§ Problem details: Find the word "that" in the listing; pull out each line holding it.

§ Dataset section:
● ● ● ●

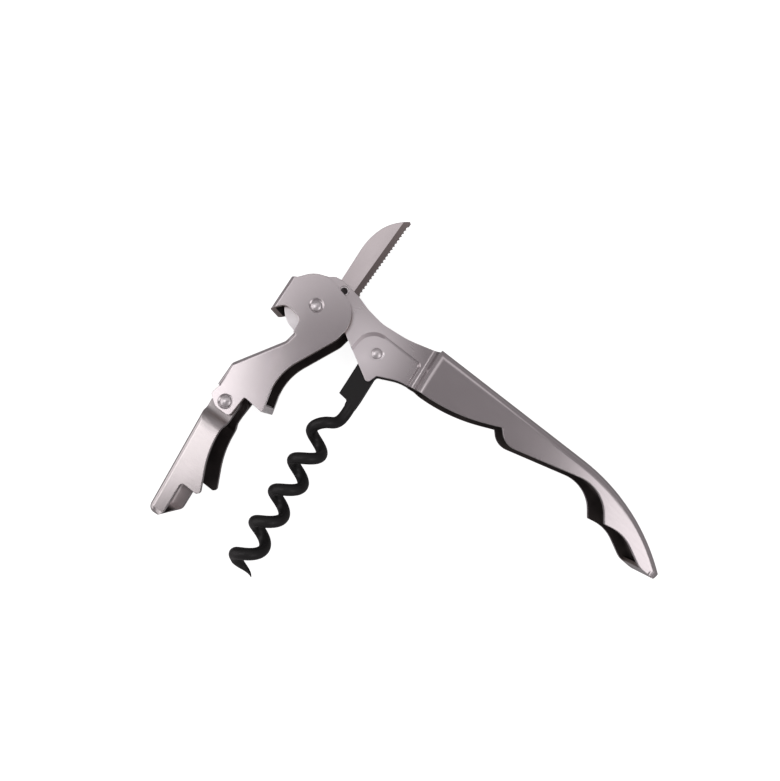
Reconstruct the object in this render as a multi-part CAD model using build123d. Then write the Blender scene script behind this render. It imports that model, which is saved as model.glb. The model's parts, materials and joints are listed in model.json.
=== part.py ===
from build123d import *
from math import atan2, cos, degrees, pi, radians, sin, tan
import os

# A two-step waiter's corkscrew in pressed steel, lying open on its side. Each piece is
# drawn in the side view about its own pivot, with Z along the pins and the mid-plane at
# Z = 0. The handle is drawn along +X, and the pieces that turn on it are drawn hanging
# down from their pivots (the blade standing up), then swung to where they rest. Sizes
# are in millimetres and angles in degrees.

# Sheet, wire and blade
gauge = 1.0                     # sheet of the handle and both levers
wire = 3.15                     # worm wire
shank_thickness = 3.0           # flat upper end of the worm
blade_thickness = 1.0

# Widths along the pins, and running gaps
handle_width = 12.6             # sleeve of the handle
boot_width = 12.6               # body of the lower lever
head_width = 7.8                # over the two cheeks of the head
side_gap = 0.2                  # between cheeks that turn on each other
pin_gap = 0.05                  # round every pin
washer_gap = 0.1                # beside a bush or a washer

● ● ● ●

§ Result of this task:
Reconstruct the object in this render as a multi-part CAD model using build123d. Then write the Blender scene script behind this render. It imports that model, which is saved as model.glb. The model's parts, materials and joints are listed in model.json.
# Z = 0. The handle is drawn along +X, and the pieces that turn on it are drawn hanging
side_gap = 0.2                  # between cheeks that turn on each other